The Triumph 10/20 is a car manufactured from 1923 until 1926 by the Triumph Motor Company. It was the first Triumph automobile and was named the 10/20 for the Royal Automobile Club's taxation class of 10 horsepower rating and its actual output of 20 brake horsepower. The design was principally by Arthur Alderson assisted by Alan Lea and Arthur Sykes who were employed by Lea-Francis, to whom Triumph paid a royalty on every car made. It was powered by a 1,393 cc (1.4L) 4-cylinder side-valve engine designed by Harry Ricardo and fitted with a single updraught Zenith carburettor. The engine produced 23.5 bhp at 3000 rpm, giving the car a top speed of 52 mi/h and economy of 40 mpgimp. The four-speed gearbox was mounted centrally and coupled to the engine by a short drive shaft.

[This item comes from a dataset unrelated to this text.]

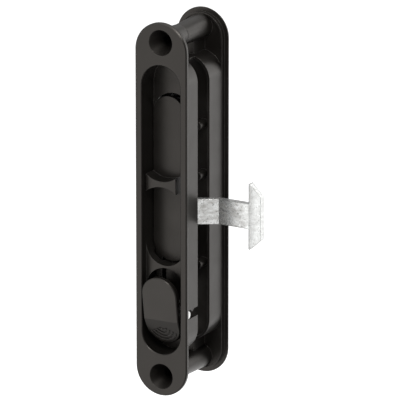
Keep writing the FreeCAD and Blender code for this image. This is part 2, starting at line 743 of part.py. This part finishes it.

The car was launched as a 2-seat, steel panelled, open tourer with provision for a third passenger in a dickey seat, utilising bodywork supplied by the Regent Carriage Company of London. A sports model with aluminium body panels and long wings soon followed, and then in 1924 a fabric-covered 4-seat Weymann saloon featuring a single door on the driver's side and two doors on the passenger side. It had a 102 in wheelbase, making it the largest (by 20 in) of the "light cars" of its era. It was the first British production car to be fitted with hydraulic brakes, but at first on the rear wheels only. Approximately 2,500 of this model and the parallel 13/35 and 15/50 models were made. The price was £430 to £460, expensive compared to a contemporary Wolseley 10 selling for £250.